OWNERS INFLUENCED BY NELSON? CBSSPORTS.com’s Mike Freeman cites sources as saying that the NFL and the players “could actually begin negotiating again as early as this week.” The sources said that some owners “are slightly fidgety about what happened” at yesterday’s hearing, as Nelson “seemed to query the lawyer for the owners more extensively than the legal representation for the players.” However, Freeman cites other league sources that are “strongly denying this.” Those sources “insisted owners would never meet with players until the now decertified union reconstituted itself” (CBSSPORTS.com, 4/7).
plaintiffs present at yesterday's hearing
MISSING IN ACTION: FOXSPORTS.com's Alex Marvez writes Patriots QB Tom Brady and Colts QB Peyton Manning, who are among the plaintiffs on the lawsuit, did not have "valid reasons for skipping Wednesday's preliminary hearing." The players' absences "raises questions about why they agreed to participate in the first place." If Brady and Manning "weren't going to champion the NFLPA's cause as loudly as they bark signals, the now-decertified union should have courted other stars" for the lawsuit. Quinn was asked why only five of the 10 named plaintiffs were in St. Paul yesterday, and he replied, "I guess some of them had other things they had to do and be in different places." Marvez writes, "Not to say that having Brady and Manning in attendance would have swayed Nelson into immediately ordering the lockout lifted.
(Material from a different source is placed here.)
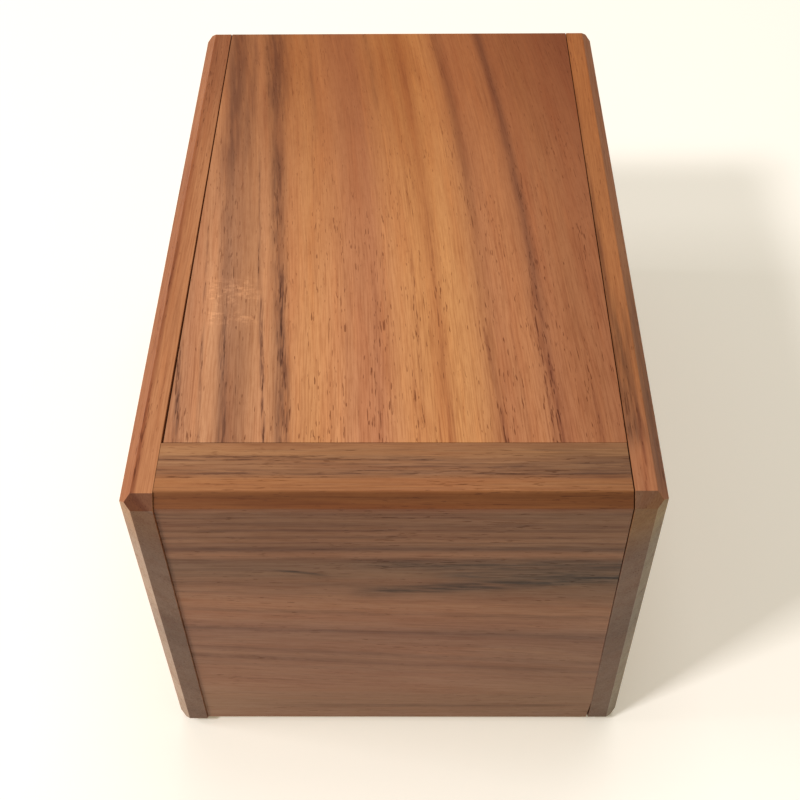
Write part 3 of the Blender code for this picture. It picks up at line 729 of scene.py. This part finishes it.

But it definitely wouldn't have hurt" (FOXSPORTS.com, 4/7).
PUBLIC OPINION: In exclusive studies conducted for SportsBusiness Daily/Journal, data showed that NFL fans under the age of 30 are more likely than fans 31+ to blame team owners for the league's current labor dispute. Poll data also showed that most NFL fans felt the CBA dispute would be resolved and there would be no impact on the '11 NFL season (THE DAILY).